The second is over-trusting simulated consequences. A model can make a path sound coherent without being right. I would keep simulation in the role of decision support, not prophecy.

The third is a bad or incomplete work graph. If the system does not understand the real dependencies, permissions, owners, risks, and history, it may surface the wrong judgment point with great confidence.

The fourth is permission collapse. A system that acts across tools can accidentally flatten boundaries that exist for good reasons. Access, approval, confidentiality, and blast radius are product constraints, not administrative details.

The fifth is invisible value judgment. "Net positive" depends on whose outcome matters. A decision can be good for speed and bad for quality, good for one team and costly for another, good this quarter and harmful later. I would want the product to make those values visible instead of baking them into the system quietly.

The sixth is organizational politics. Surfacing leverage points can reveal hidden bottlenecks. The issue may be unclear ownership. A team may be overloaded. The roadmap may have too many priorities. A policy may be incoherent.
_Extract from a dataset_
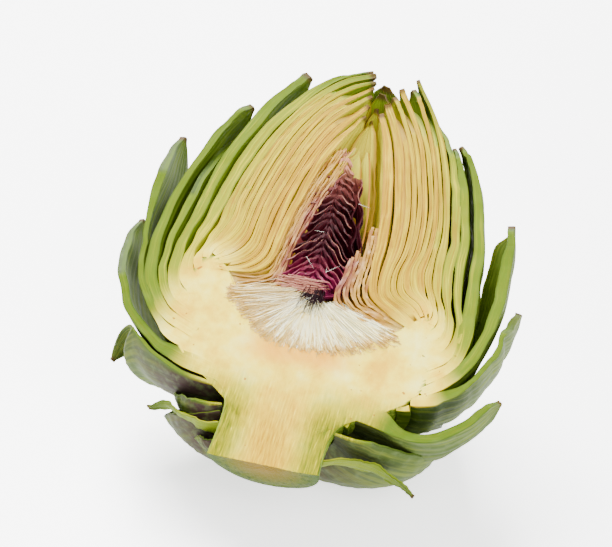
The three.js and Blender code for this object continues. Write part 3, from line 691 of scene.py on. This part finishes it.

A useful system can make hidden tension visible, and not every organization will be ready for that.

The shape is still unresolved

The final interface is still open. It might not be a dashboard, inbox, canvas, graph, or chat. It may be some shape we have not invented yet.

The old software objects do not disappear. Messages, docs, tickets, meetings, approvals, permissions, and audit trails still matter. In many cases they are exactly what make work safe enough to coordinate.

I am more interested in AI products that do not simply place a model inside every old workflow. They ask what the model makes newly possible, then design the product around judgment, consequence, propagation, and learning.

The question changes from "How do we add AI to existing software?" to "What should the product around the model actually do?"